The company agreed to pay $12.6 million to settle Securities and Exchange Commission charges, and another $7 million as part an agreement with the U.S. Justice Department.
Volvo, which sold its carmaking division to Ford in 1999, was accused of allowing — or ignoring — a decision by two of its subsidiaries to pay millions of dollars in kickbacks to get business in Iraq while the country was under international trade sanctions.
According to the complaint filed in federal court in the District of Columbia, no services were rendered for the fees, which went to bank accounts in Jordan.
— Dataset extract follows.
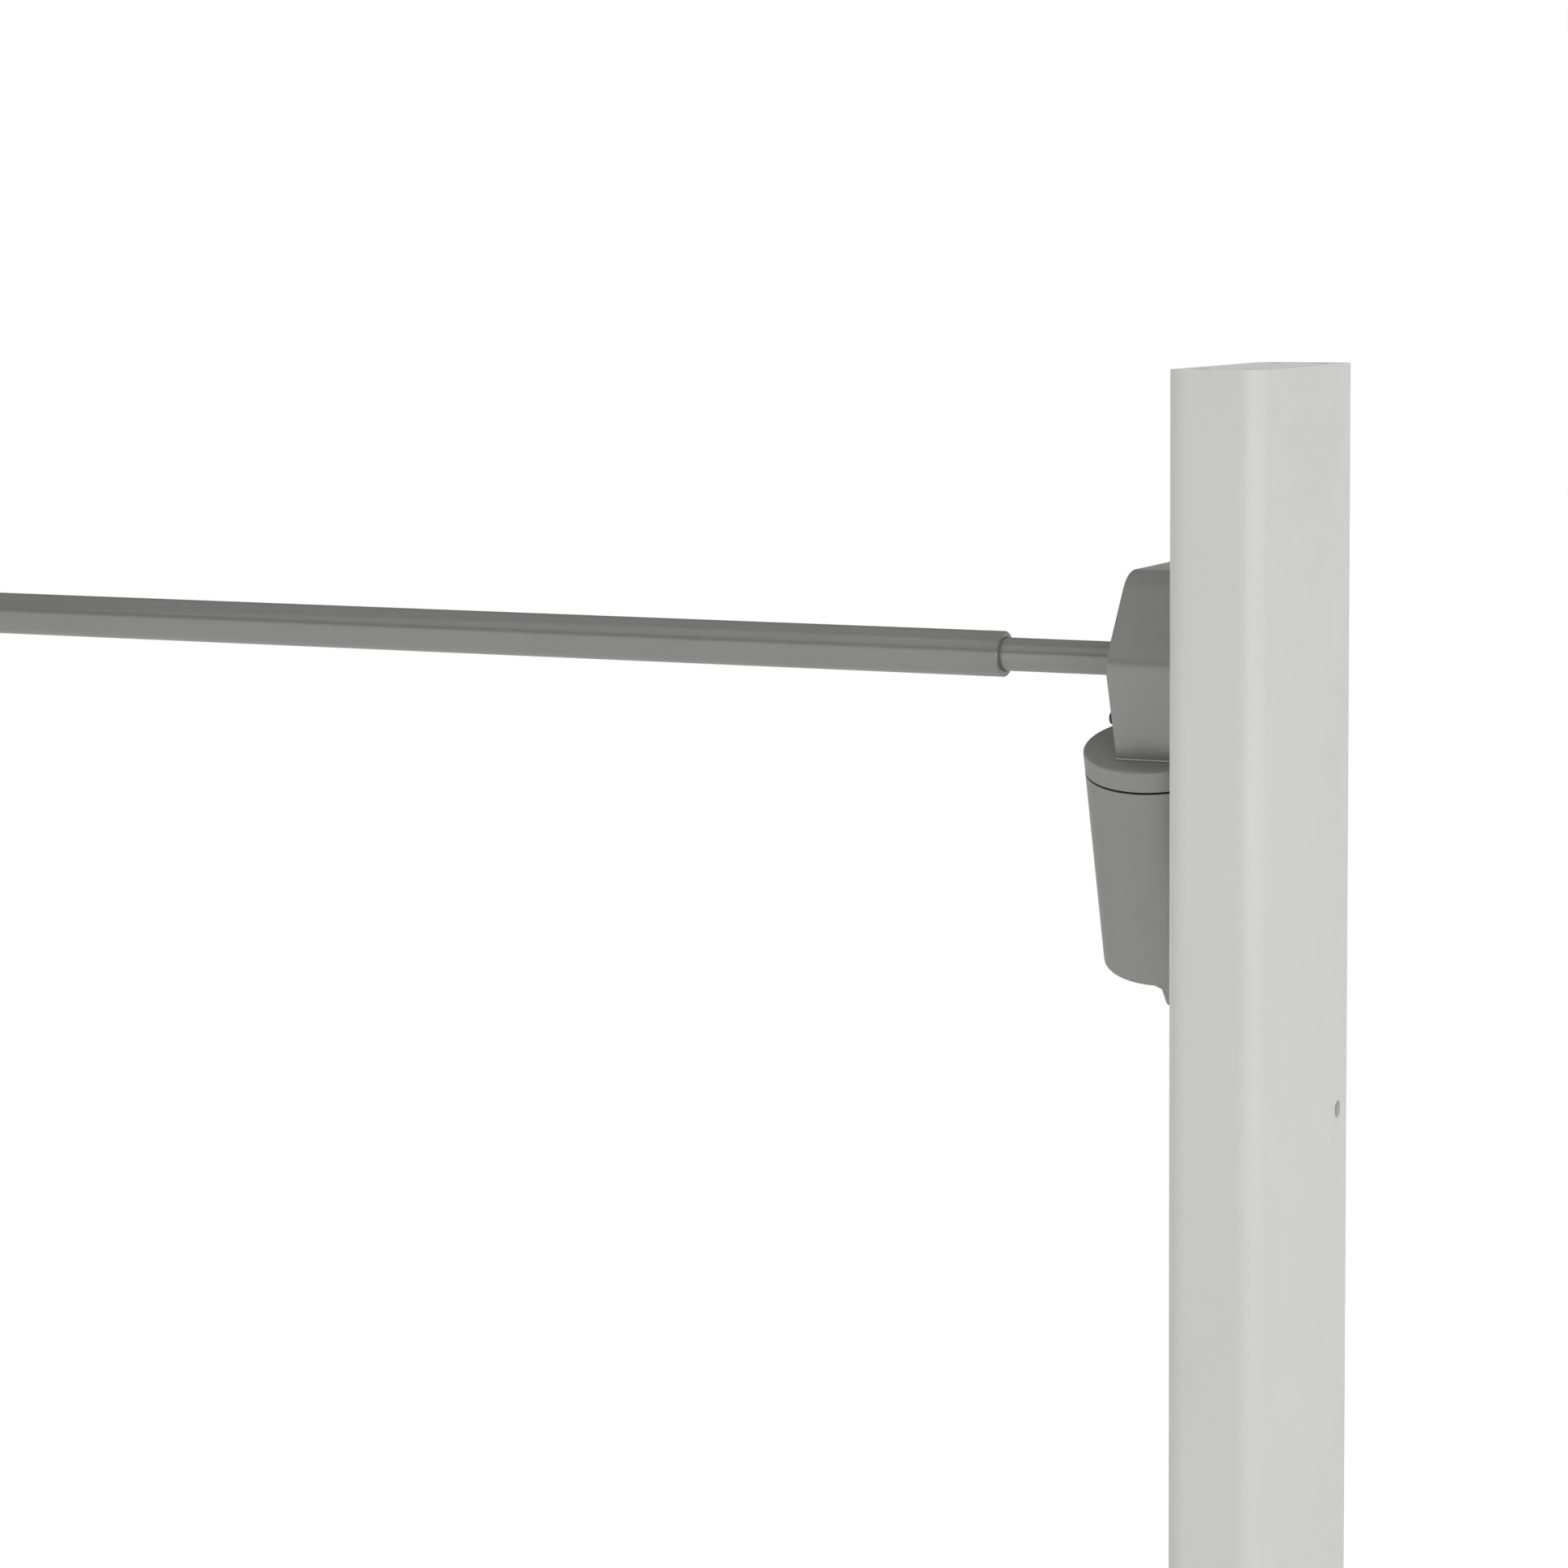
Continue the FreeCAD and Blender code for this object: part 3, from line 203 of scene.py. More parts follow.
def blackened_steel():
    colour = (0.045, 0.045, 0.048)
    material, tree, shader, place = new_finish("blackened_steel", colour, roughness=0.45, metallic=0.5)
    vary_colour(tree, shader, noise(tree, place, size=0.002, detail=3.0), colour, spread=0.15)
    vary_roughness(tree, shader, noise(tree, place, size=0.0008), low=0.36, high=0.55)
    relief(tree, shader, noise(tree, place, size=0.0002), depth=0.000006)
    return material


def seal_rubber():
    colour = (0.016, 0.016, 0.017)
    material, tree, shader, place = new_finish("seal_rubber", colour, roughness=0.75, specular=0.3)
    vary_colour(tree, shader, noise(tree, place, size=0.003), colour, spread=0.2)
    relief(tree, shader, noise(tree, place, size=0.0003, detail=3.0), depth=0.00002)
    return material


def slide_plastic():
    colour = (0.70, 0.70, 0.67)
    material, tree, shader, place = new_finish("slide_plastic", colour, roughness=0.5)
    vary_colour(tree, shader, noise(tree, place, size=0.02), colour, spread=0.02)
    vary_roughness(tree, shader, noise(tree, place, size=0.003, detail=3.0), low=0.42, high=0.58)
    relief(tree, shader, noise(tree, place, size=0.0004), depth=0.00001)
    return material


def sintered_bronze():
    colour = (0.50, 0.33, 0.15)
    material, tree, shader, place = new_finish("sintered_bronze", colour, roughness=0.42, metallic=1.0)
    vary_colour(tree, shader, noise(tree, place, size=0.001, detail=4.0), colour, spread=0.12)
    vary_roughness(tree, shader, noise(tree, place, size=0.0004, detail=3.0), low=0.34, high=0.55)
    relief(tree, shader, noise(tree, place, size=0.00015, detail=3.0), depth=0.00001)
    return material


def cast_alloy():
    colour = (0.55, 0.55, 0.56)
    material, tree, shader, place = new_finish("cast_alloy", colour, roughness=0.5, metallic=0.9)
    vary_colour(tree, shader, noise(tree, place, size=0.006, detail=4.0), colour, spread=0.08)
    vary_roughness(tree, shader, noise(tree, place, size=0.001, detail=3.0), low=0.42, high=0.62)
    relief(tree, shader, noise(tree, place, size=0.0008, detail=4.0), depth=0.00004)
    return material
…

Volvo did not admit or deny the allegations.
Under the oil-for-food program, Volvo's subsidiary, Renault Trucks SAS, paid some $5 million in kickbacks in connection with contracts to provide trucks to Iraq's government between 2000 and 2003.
The kickbacks were covered by inflating the price of the contracts by 10 percent, or hidden in subcontractor invoices, according the complaint against Volvo.
Earlier, Volvo Construction Equipment International, another subsidiary, had paid more than $1.3 million in kickbacks to Iraqi ministries — also by inflating the price of contracts by 10 percent before submitting them to the United Nations for approval, the government said.
The S.E.C. concluded that Volvo either knew or was reckless in not knowing that illegal payments were offered or paid in connection with the sales. It added that the company's internal controls were not adequate to detect problem.
The company agreed to disgorge $8.6 million in ill-gotten profit plus interest, and pay a $4 million civil penalty to the S.E.C. It also paid the $7 million to the Justice Department, which agreed to defer prosecution for three years if Volvo and its subsidiaries abide by terms of the agreement.